Credit John Rando for having selected a talented young cast, few of them well-known. Tony Yazbeck is the romantic Gabey, in search of the perfect Miss Turnstiles (Megan Fairchild), whose face he sees on a subway poster. A distinctive solo dancer and charming singer, Yazbeck holds the huge Lyric stage in the palm of his hand with his solo ‘Lonely Town,’ its Pas de Deux, ‘Lucky to be Me,’ and Act 2 ballet. Jay Armstrong Johnson is the gullible hayseed Chip, overwhelmed by the aggressive designs of female taxi driver Hildy (Alysha Umphress) in their duet ‘Come Up to My Place.’ Clyde Alves plays the typically over-confident alpha male, Ozzie, who stumbles across the repressed anthropologist Claire (Elizabeth Stanley) in the Museum of Natural History, where they get ‘Carried Away.’
Trusting to the emotional honesty of the characters yields a great comic benefit, as the audience falls in love with them and their foolishness. The supporting cast offers multiple cameos, be it Jackie Hoffman’s little old lady, Stephen DeRosa’s sleazy emcees, Allison Guinn’s sniveling Lucy Schmeeler, or Michael Rupert’s hapless Pitkin, suitor to Claire. Director Rando and scenic/projection designer Beowulf Borrit have many visual tricks up their sleeves, as simple as a brick wall for a view, a hair-raising taxi ride through Manhattan, or the cinematic dissolves of one crazed night club after another.
Two more savvy choices: (1) inviting the audience to stand for the ‘Star Spangled Banner’ national anthem before the show starts, (2) honoring a 94-year old war veteran in the audience with a spotlight and bow during the Act 2 club sequence.
Perhaps even more astonishing is Joshua Bergasse’s breathtaking choreography throughout, which is at once both an homage to Jerome Robbins’ original, yet strikingly athletic and original for the 21st century. On the Town is a dance musical in constant motion, and Bergasse capably fills the stage with a virtuoso team of dance athletes in visual tableaux, be it the Times Square Ballet that closes Act 1, the multiple Night Clubs at the top of Act 2, the Subway Ride and Imaginary Coney Island, Great Lover Sequence, and the Real Coney Island Act 2 finale. His dance vocabulary is one of classical ballet and jazz, thrills and chills, laughs out loud, cartwheels, back-flips and tender pathos. An impressive debut as choreographer, who dared to follow in the steps of Jerome Robbins.
Last but never least is the glorious Leonard Bernstein score, beautifully sung before the largest orchestra now on Broadway.

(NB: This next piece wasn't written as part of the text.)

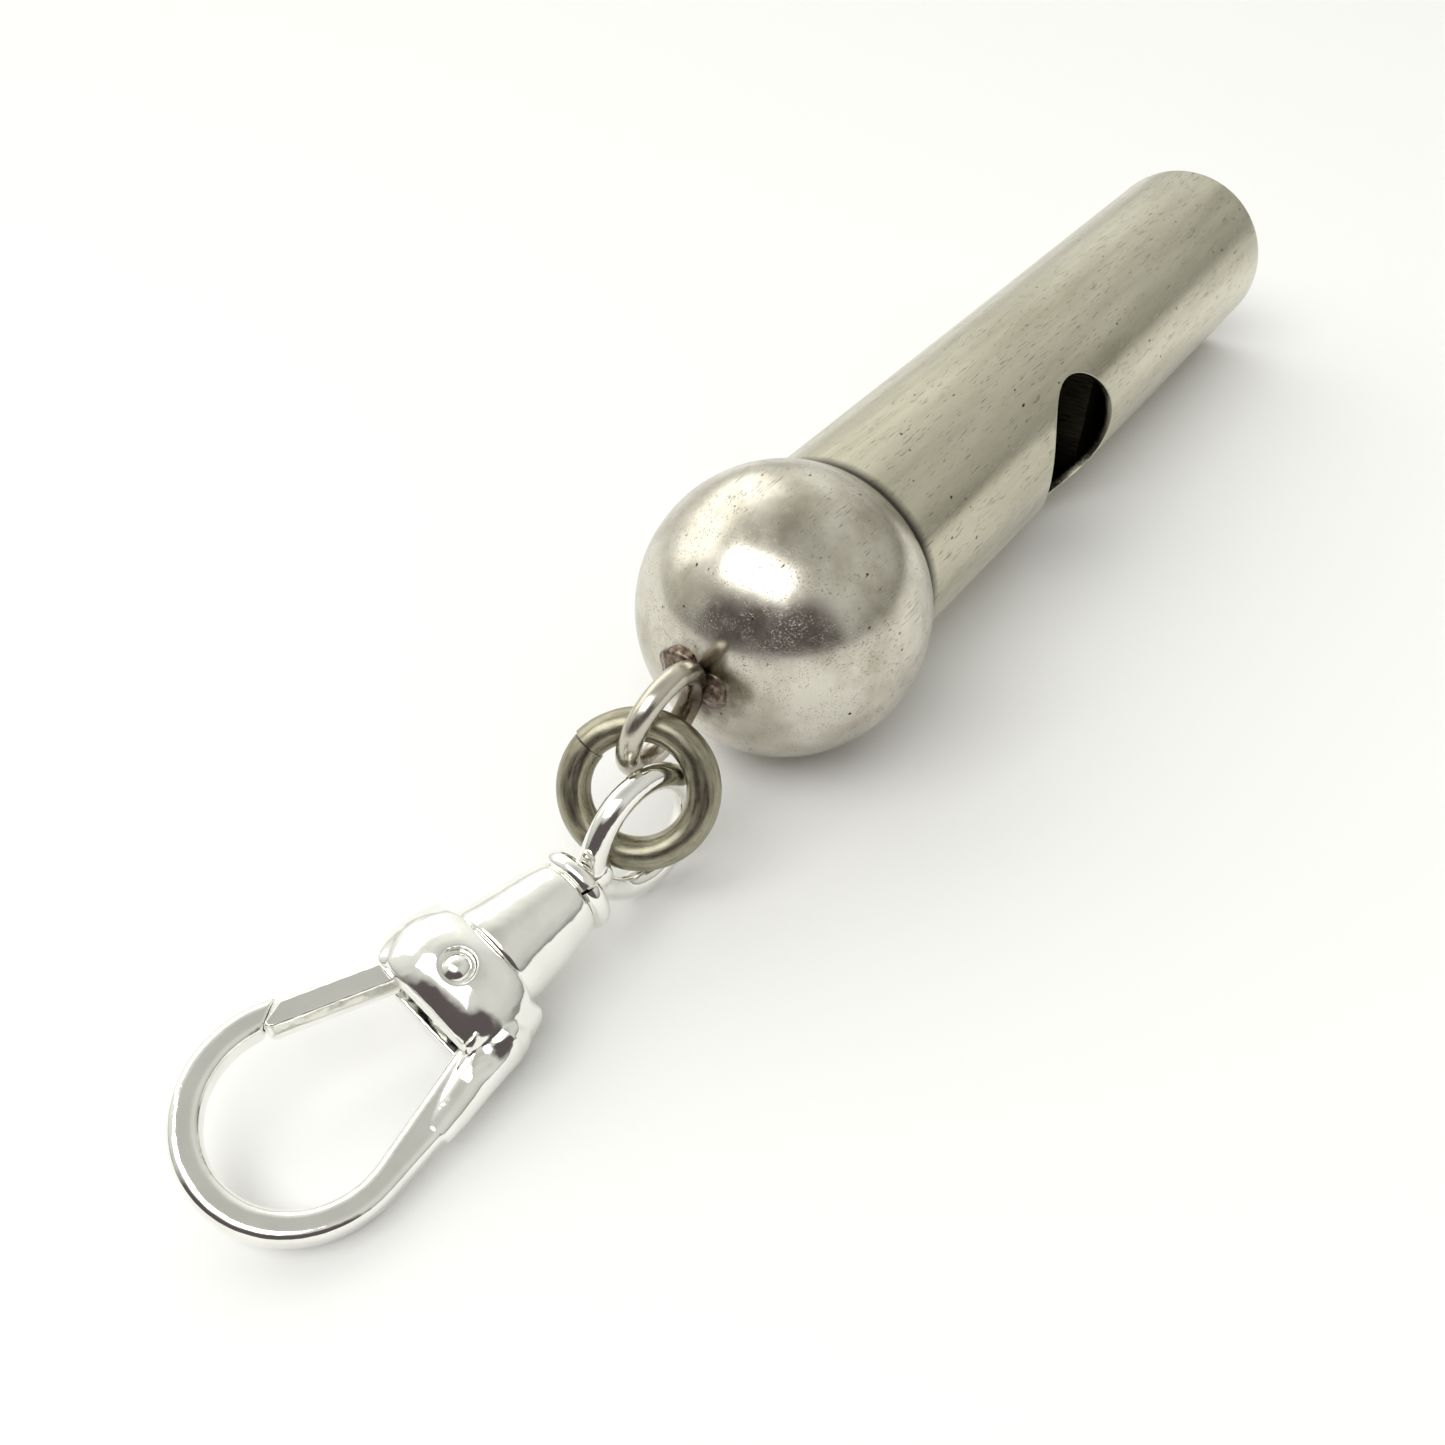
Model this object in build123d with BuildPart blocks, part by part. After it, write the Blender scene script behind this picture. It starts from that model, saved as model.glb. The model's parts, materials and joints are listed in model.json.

James Moore conducts what sounds like the original 1944 orchestrations by Bernstein and others, though they are uncredited as such. The well-known standard ‘New York, New York’ gets a muscular workout from the three sailors and ensemble.

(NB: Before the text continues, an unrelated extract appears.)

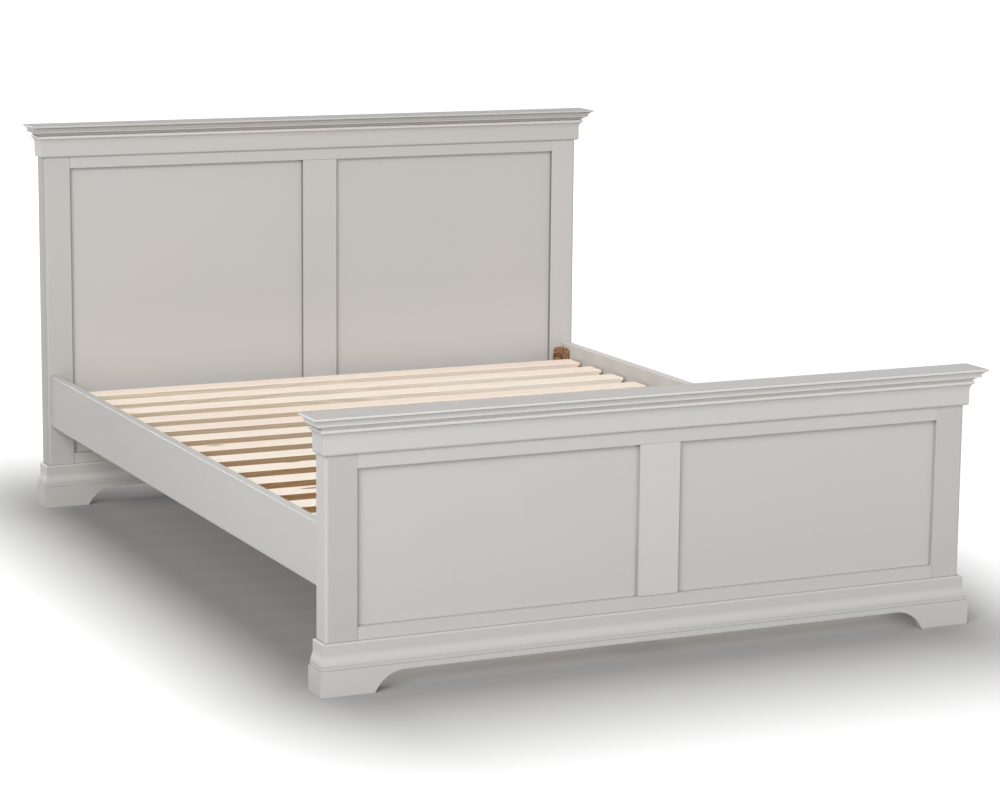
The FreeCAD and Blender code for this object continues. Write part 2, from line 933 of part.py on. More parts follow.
def build_glide():
    """The levelling glide: a round pad on the floor, a hexagon to turn and a stem."""
    body = bay_body("centre_leg_glide")
    half = [
        (0, 0),
        (s.glide_pad_radius - s.glide_pad_bevel, 0),
        (s.glide_pad_radius, s.glide_pad_bevel),
        (s.glide_pad_radius, s.glide_pad_height),
        (s.glide_stem_radius, s.glide_pad_height),
        (s.glide_stem_radius, glide_top),
        (0, glide_top),
    ]
    turned(body, half)
    pad(body, "XY", s.glide_pad_height, hexagon(s.glide_nut_half), s.glide_nut_height)
    finish(body)


for board in (HEAD, FOOT):
    build_post(board)
    build_rails(board)
    build_mullion(board)
    build_panel(board)
    build_cap(board)
    build_mouldings(board)
    build_plinth(board)
build_side_rails()
build_ledgers()
build_slats()
build_brackets()
build_bolts()
build_centre_rail()
build_hangers()
build_leg()
build_insert()
build_glide()
doc.recompute()

for thing in doc.Objects:
    if "Invalid" in thing.State or "Error" in thing.State:
        raise RuntimeError(f"{thing.Label} failed: {thing.State}")
    if thing.TypeId == "PartDesign::Pocket":
        if thing.Shape.Volume >= thing.BaseFeature.Shape.Volume:
            raise RuntimeError(f"{thing.Label} cuts nothing")

os.makedirs("parts", exist_ok=True)
for name, thing in nodes.items():
    shape = thing.Shape
    if shape.isNull() or not shape.isValid():
        raise RuntimeError(f"{name} has no valid shape")
for name, thing in nodes.items():
    thing.Shape.exportStep(f"parts/{name}.step")
whole = Part.makeCompound([thing.Shape for thing in nodes.values()]).BoundBox
print(len(nodes), "nodes,", f"{whole.XLength:.1f} x {whole.YLength:.1f} x {whole.ZLength:.1f} mm")
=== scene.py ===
import math

import bmesh
import bpy
from mathutils import Matrix, Vector


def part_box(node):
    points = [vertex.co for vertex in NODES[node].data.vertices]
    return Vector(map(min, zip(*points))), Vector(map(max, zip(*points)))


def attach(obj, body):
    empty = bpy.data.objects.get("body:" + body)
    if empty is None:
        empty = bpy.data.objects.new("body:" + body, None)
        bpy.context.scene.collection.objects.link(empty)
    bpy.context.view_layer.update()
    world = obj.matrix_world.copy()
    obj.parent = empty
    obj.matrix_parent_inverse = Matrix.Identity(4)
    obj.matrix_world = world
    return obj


# A painted, panelled bed frame with a pine slatted base, in metres.
# +X is the right side seen from the foot, +Y points to the headboard, +Z is up.

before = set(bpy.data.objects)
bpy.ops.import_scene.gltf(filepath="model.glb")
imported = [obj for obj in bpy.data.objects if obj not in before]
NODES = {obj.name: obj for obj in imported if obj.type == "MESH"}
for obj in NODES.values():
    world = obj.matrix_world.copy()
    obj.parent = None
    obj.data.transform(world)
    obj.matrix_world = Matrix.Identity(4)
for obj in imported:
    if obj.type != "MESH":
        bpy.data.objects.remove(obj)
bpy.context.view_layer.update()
MM = 0.001

# The bed's axes. The grain of a board runs along one of them.
ACROSS, ALONG, UPRIGHT = 0, 1, 2


# Short ways to add shader nodes

FLAT_SPAN = (0.8, 0.95)
NOISE_SPAN = (0.3, 0.7)
CLOUD_SPAN = (0.35, 0.65)


class Signal:
    """A value that changes over a surface; sums and products of it add Math nodes."""

    def __init__(self, nodes, socket):
        self.nodes = nodes
        self.socket = socket

    def math(self, operation, *values):
        """The result of a Math node on this value and the others."""
        return self.nodes.math(operation, self, *values)

    def __add__(self, other):
        return self.math("ADD", other)

    __radd__ = __add__

    def __sub__(self, other):
        return self.math("SUBTRACT", other)

    def __rsub__(self, other):
        return self.nodes.math("SUBTRACT", other, self)

    def __mul__(self, other):
        return self.math("MULTIPLY", other)

    __rmul__ = __mul__

    def __truediv__(self, other):
        return self.math("DIVIDE", other)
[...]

The tender ballads ‘Some Other Time’, ‘Lonely Town,’ and ‘Lucky to be Me’ are memorable respites from the anarchy of the story.
And the comic gems ‘Come Up to My Place,’ ‘I Can Cook Too’ and ‘Carried Away’ are expertly interpreted. The score’s jazzy dissonance, with echoes of Prokofiev, Stravinsky and dance band music of the 1940s, is thrilling to hear, rendering today’s commonplace Broadway music by comparison a thin, derivative gruel. This On the Town is a big, handsome show, the likes of which you will seldom see again, worth a trip halfway around the globe.